What the task asks:
Pick out every line that holds the string "This" and copy it.

Dataset entries:
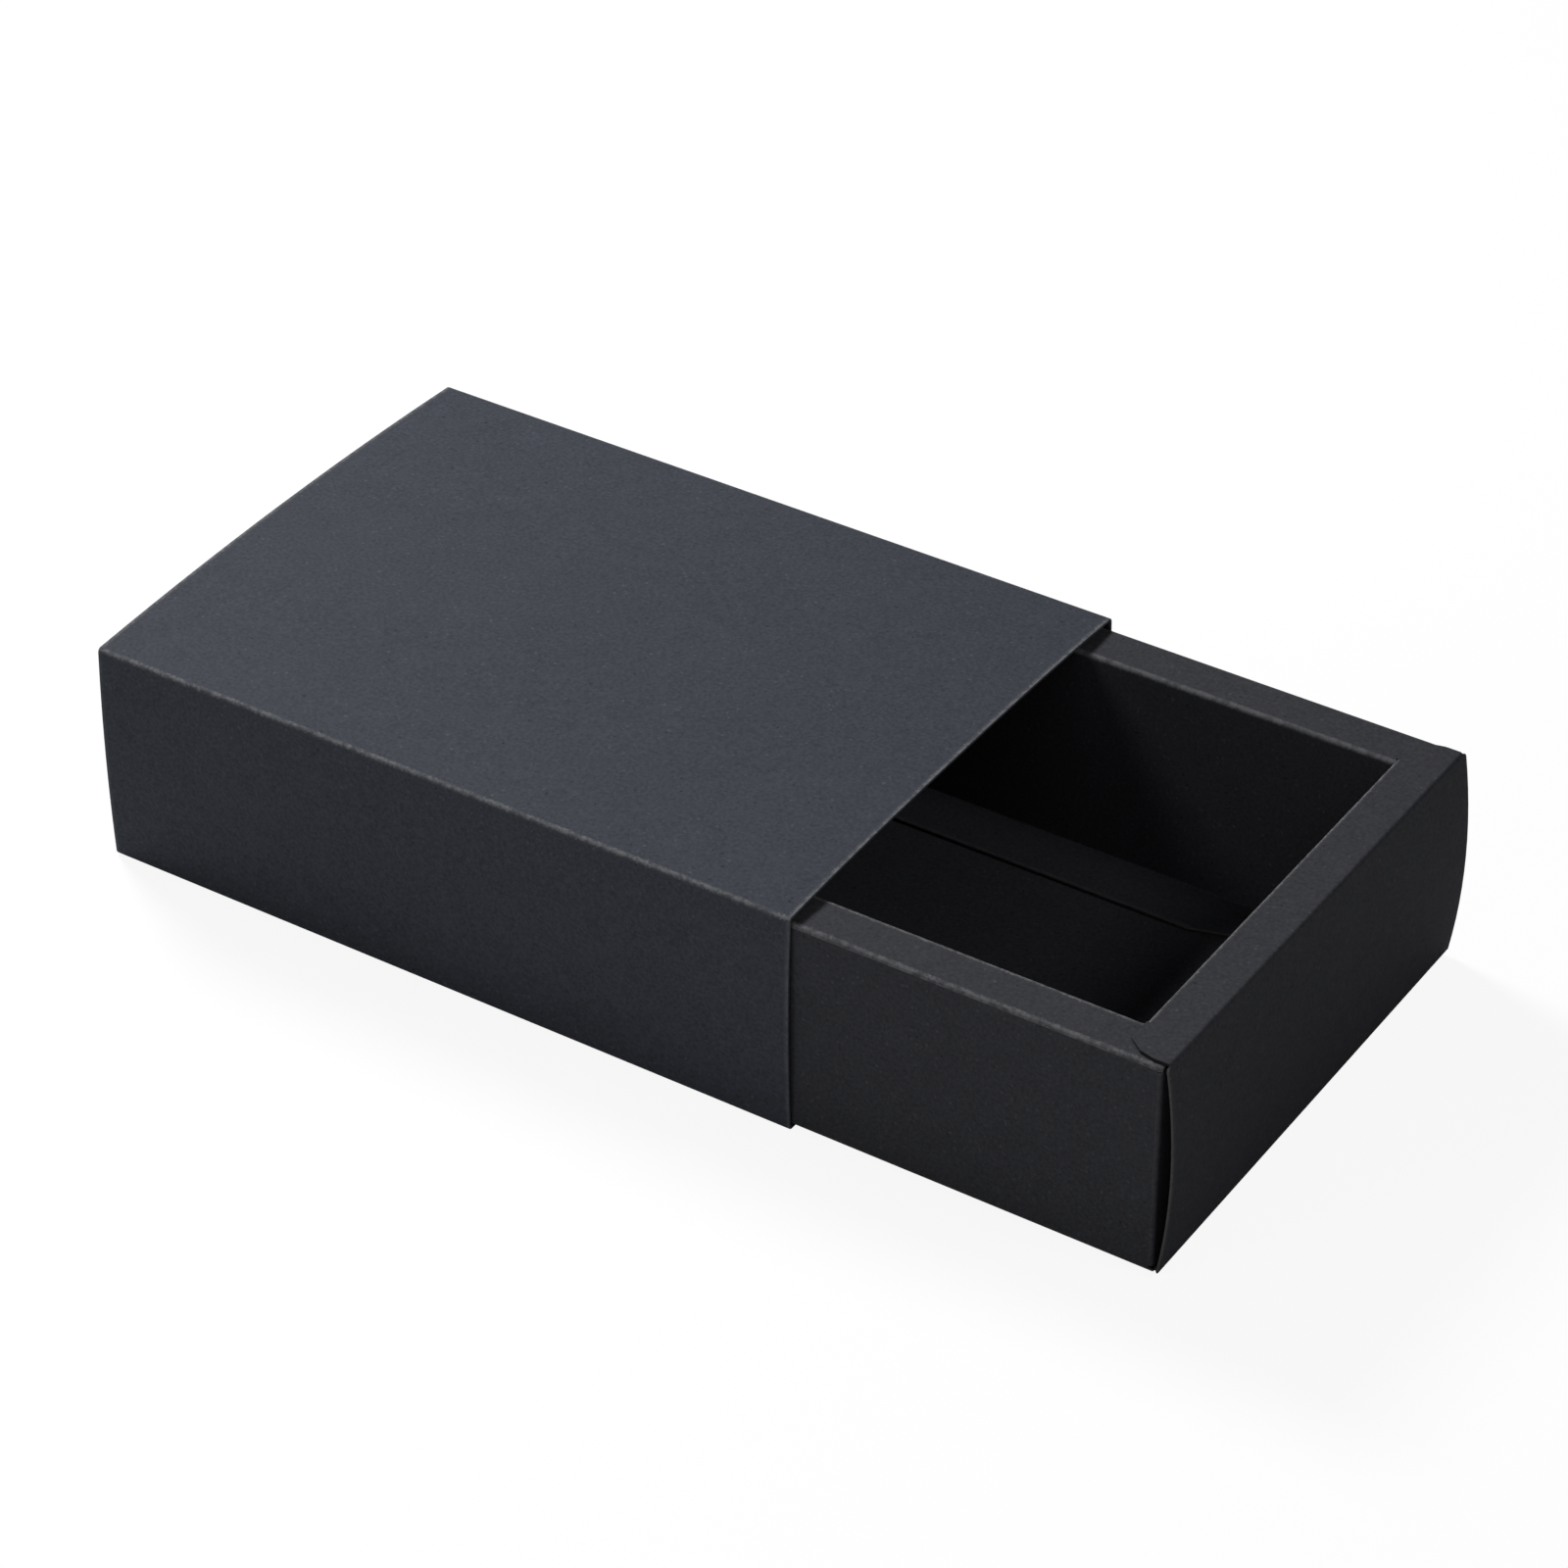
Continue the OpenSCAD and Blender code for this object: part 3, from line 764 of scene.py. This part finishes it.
def build_side(side_name, wall, place, side, material):
    reach = both_ways(SIDE_HALF_L - FOLD_R)
    fold_start = (SIDE_HALF_L - FOLD_R, TRAY_HALF_W - CARD_T / 2, 0.0)
    fold_middle = move_on(fold_start, fold(-45))
    start, foot, head, _ = wall.outer.stations
    bottom_fold, rise, top_fold = wall.outer.arcs
    whole = both_ways(SIDE_HALF_L)
    outer = [
        Sheet(Line(start, [bottom_fold]), whole, place, wear_highlight=(0.25, 0.25, 0.2)),
        Sheet(Line(foot, [rise]), reach, place, cut=(False, False)),
        Sheet(Line(head, [top_fold]), whole, place, wear_highlight=(wall.wear_highlight_amount[0], wall.wear_highlight_amount[0], 0.2)),
    ]
    upright = (DUST_LOW, DUST_HIGH)
    for end in (1, -1):
        outer.append(Sheet(Line(fold_start, [fold(-45)]), upright, plan_place(side, end)))
    name = "tray_" + side_name
    piece(name + "_outer_wall", "tray", outer, material)
    rim = Sheet(wall.rim, whole, place, wear_highlight=(*wall.wear_highlight_amount, 0.2), spread=RIM_WEAR_HIGHLIGHT_SPREAD)
    piece(name + "_rim", "tray", [rim], material)
    inner = Sheet(wall.inner, side_inner_span(wall), place, outline_slope=False,
                  wear_highlight=(wall.wear_highlight_amount[1], 0.0, 0.2))
    piece(name + "_inner_wall", "tray", [inner], material)
    flap = Sheet(wall.flap, side_flap_span(wall), place, free=(False, True))
    piece(name + "_floor_flap", "tray", [flap], material)

    dust_line = Line(fold_middle, [fold(-45), straight(DUST_FLAP_L - FOLD_R)])
    cut = math.tan(math.radians(DUST_FLAP_CUT))

    def dust_span(s):
        back = max(0.0, s - dust_line.marks[1]) * cut
        return (DUST_LOW + back, DUST_HIGH - back)

    for end_name, end in (("front", 1), ("back", -1)):
        dust = Sheet(dust_line, dust_span, plan_place(side, end), free=(False, True))
        piece(f"{side_name}_{end_name}_dust_flap", "tray", [dust], material)


def tongue_reach(x):
    """Distance of a tongue's edge from the tray's middle line, at the distance x from its centre."""
    centre_x = TRAY_HALF_L - TONGUE_SIDE
    centre_y = TRAY_HALF_W - TONGUE_INSET - TONGUE_R
    if x >= centre_x:
        return centre_y + TONGUE_R
    return centre_y + math.sqrt(max(0.0, TONGUE_R ** 2 - (centre_x - x) ** 2))


def come_in(over, radius):
    """How far a rounded corner has come in at the distance over past its start."""
    share = min(1.0, max(0.0, over / radius))
    return radius * (1 - math.sqrt(1 - share ** 2))


def end_wall_span(s):
    """An end wall's corners are rounded, those at the top down to the sides of the tongues."""
    level = ROUNDED_END_WALL.at(s)[1]
    at_top = come_in(level - (END_TOP - FOLD_R / 2 - TONGUE_INSET), TONGUE_INSET)
    at_bottom = come_in(TRAY_BOTTOM + FOLD_R - level, FOLD_R)
    return both_ways(TRAY_HALF_W - at_top - at_bottom)


def build_end(end_name, place, material):
    between = (INNER_NEAR, INNER_FAR)
    rim_between = (-ROOM_NEAR - RIM_RUN_ON, ROOM_FAR + RIM_RUN_ON)
    name = "tray_" + end_name
    outer = Sheet(ROUNDED_END_WALL, end_wall_span, place, wear_highlight=(0.2, END.wear_highlight_amount[0], 0.15))
    piece(name + "_outer_wall", "tray", [outer], material)

    def far_tongue(s):
        return (rim_between[1], tongue_reach(END.flat_rim.at(s)[0]))

    def near_tongue(s):
        return (-tongue_reach(END.flat_rim.at(s)[0]), rim_between[0])

    # The tongues' cut edges get a painted shade through their darker core tone
    rim = [
        Sheet(END.rim, rim_between, place, cut=(False, False), wear_highlight=(*END.wear_highlight_amount, 0.0)),
        Sheet(END.flat_rim, far_tongue, place, free=(False, True), cut=(False, True),
              wear_highlight=NO_WEAR_HIGHLIGHT, core_and_shade=TONGUE_EDGE_SHADE),
        Sheet(END.flat_rim, near_tongue, place, free=(False, True), cut=(True, False),
              wear_highlight=NO_WEAR_HIGHLIGHT, core_and_shade=TONGUE_EDGE_SHADE),
    ]
    piece(name + "_rim", "tray", rim, material)
    inner = Sheet(END.inner, between, place, wear_highlight=(END.wear_highlight_amount[1], 0.0, 0.2))
    piece(name + "_inner_wall", "tray", [inner], material)

    slope = (FLOOR_FLAP_W - FLAP_TIP_W) / FLAP_SLANT
    near_root = INNER_NEAR + FLAP_TIP_W + CUT_GAP
    far_root = INNER_FAR - FLAP_TIP_W - CUT_GAP

    def flap_span(s):
        reach = max(0.0, ROOM_HALF_L - END.flap.at(s)[0])
        return (near_root + slope * reach, far_root - slope * reach)

    flap = Sheet(END.flap, flap_span, place, free=(False, True))
    piece(name + "_floor_flap", "tray", [flap], material)


def build_tray(material):
    build_floor(material)
    build_side("near", NEAR_SIDE, NEAR, -1, material)
    build_side("far", FAR_SIDE, FAR, 1, material)
    build_end("front", FRONT, material)
    build_end("back", BACK, material)


# ---- Stage: floor, light and camera ----
FLOOR_Z = -0.0004
FLOOR_HALF = 4.0
FLOOR_BOUNCE = 0.60      # colour of the floor for light that comes off it
FLOOR_SHOWN = 0.16       # colour of the floor to the camera, which its glow makes white
FLOOR_GLOW = 0.90
SKY_LIGHT = 0.01
LIT_POINT = (0.07, 0.0, 0.05)

# Each lamp's place in metres, size in metres and power in watts
LAMPS = {
    "key": ((-0.993, 0.387, 1.180), 0.5, 19.1),
    "right_fill": ((1.200, 0.000, 1.180), 0.5, 3.1),
    "left_fill": ((-0.290, -1.240, 0.700), 0.30, 1.65),
    "near_fill": ((0.220, -0.550, 0.500), 0.4, 0.17),
    "low_fill": ((0.350, -0.600, 0.150), 0.4, 0.19),
}


def build_floor_plane():
    """A pale floor. It shows white, keeps the box's shadow and lights the sides from below."""
    mesh = bpy.data.meshes.new("floor")
    h = FLOOR_HALF
    mesh.from_pydata([(-h, -h, FLOOR_Z), (h, -h, FLOOR_Z), (h, h, FLOOR_Z), (-h, h, FLOOR_Z)],
                     [], [(0, 1, 2, 3)])
    thing = bpy.data.objects.new("floor", mesh)
    bpy.context.scene.collection.objects.link(thing)
    n = Nodes("floor_white")
    seen = n.add("ShaderNodeLightPath").outputs["Is Camera Ray"]
    shown = n.add("ShaderNodeBsdfDiffuse", {"Color": rgba((FLOOR_SHOWN,) * 3)})
    glow = n.add("ShaderNodeEmission", {"Color": (1, 1, 1, 1), "Strength": FLOOR_GLOW})
    both = n.add("ShaderNodeAddShader")
    n.tree.links.new(shown.outputs[0], both.inputs[0])
    n.tree.links.new(glow.outputs[0], both.inputs[1])
    plain = n.add("ShaderNodeBsdfDiffuse", {"Color": rgba((FLOOR_BOUNCE,) * 3)})
    mixed = n.add("ShaderNodeMixShader", {0: seen})
    n.tree.links.new(plain.outputs[0], mixed.inputs[1])
    n.tree.links.new(both.outputs[0], mixed.inputs[2])
    out = n.add("ShaderNodeOutputMaterial")
    n.tree.links.new(mixed.outputs[0], out.inputs[0])
    mesh.materials.append(n.material)


def build_world():
    world = bpy.data.worlds.new("studio")
    bpy.context.scene.world = world
    world.use_nodes = True
    tree = world.node_tree
    tree.nodes.clear()
    seen = tree.nodes.new("ShaderNodeLightPath").outputs["Is Camera Ray"]
    plain = tree.nodes.new("ShaderNodeBackground")
    plain.inputs["Color"].default_value = (1, 1, 1, 1)
    plain.inputs["Strength"].default_value = SKY_LIGHT
    white = tree.nodes.new("ShaderNodeBackground")
    white.inputs["Color"].default_value = (1, 1, 1, 1)
    white.inputs["Strength"].default_value = 1.0
    mixed = tree.nodes.new("ShaderNodeMixShader")
    tree.links.new(seen, mixed.inputs[0])
    tree.links.new(plain.outputs[0], mixed.inputs[1])
    tree.links.new(white.outputs[0], mixed.inputs[2])
    out = tree.nodes.new("ShaderNodeOutputWorld")
    tree.links.new(mixed.outputs[0], out.inputs[0])


def add_lamp(name, place, aim, size, power):
    lamp = bpy.data.lights.new(name, "AREA")
    lamp.shape = "DISK"
    lamp.size = size
    lamp.energy = power
    thing = bpy.data.objects.new(name, lamp)
    thing.location = place
    thing.rotation_mode = "QUATERNION"
    thing.rotation_quaternion = (Vector(aim) - Vector(place)).to_track_quat("-Z", "Y")
    bpy.context.scene.collection.objects.link(thing)


def build_camera():
    camera = bpy.data.cameras.new("camera")
    camera.lens = CAMERA_LENS
    camera.sensor_width = CAMERA_SENSOR
    camera.clip_start = 0.05
    camera.clip_end = 50.0
    thing = bpy.data.objects.new("camera", camera)
    right = Vector(CAMERA_RIGHT)
    up = -Vector(CAMERA_DOWN)
    back = -Vector(CAMERA_AHEAD)
    turned = Matrix((right, up, back)).transposed().to_4x4()
    thing.matrix_world = Matrix.Translation(Vector(CAMERA_AT) * MM) @ turned
    bpy.context.scene.collection.objects.link(thing)
    bpy.context.scene.camera = thing


build_camera()
build_sleeve(card_material("sleeve_card", SLEEVE_FACE, SLEEVE_WEAR_HIGHLIGHT, SLEEVE_CORE))
build_tray(card_material("tray_card", TRAY_FACE, TRAY_WEAR_HIGHLIGHT, TRAY_CORE))
build_floor_plane()
build_world()
for lamp_name, (lamp_at, lamp_size, lamp_power) in LAMPS.items():
    add_lamp(lamp_name, lamp_at, LIT_POINT, lamp_size, lamp_power)
bpy.context.scene.view_settings.view_transform = "Standard"
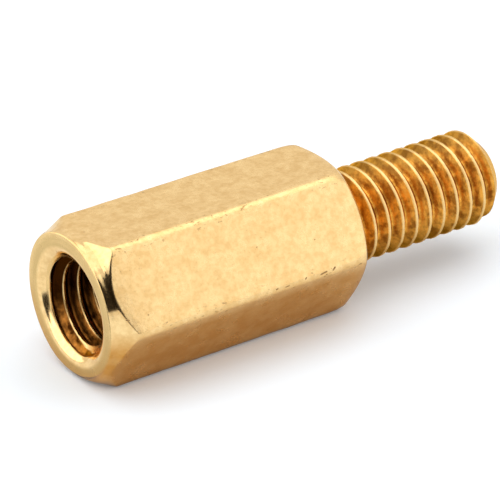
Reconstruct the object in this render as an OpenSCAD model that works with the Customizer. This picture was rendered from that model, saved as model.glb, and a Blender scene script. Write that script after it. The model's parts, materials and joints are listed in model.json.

Exercise answer:
Continue the OpenSCAD and Blender code for this object: part 3, from line 764 of scene.py. This part finishes it.
Reconstruct the object in this render as an OpenSCAD model that works with the Customizer. This picture was rendered from that model, saved as model.glb, and a Blender scene script. Write that script after it. The model's parts, materials and joints are listed in model.json.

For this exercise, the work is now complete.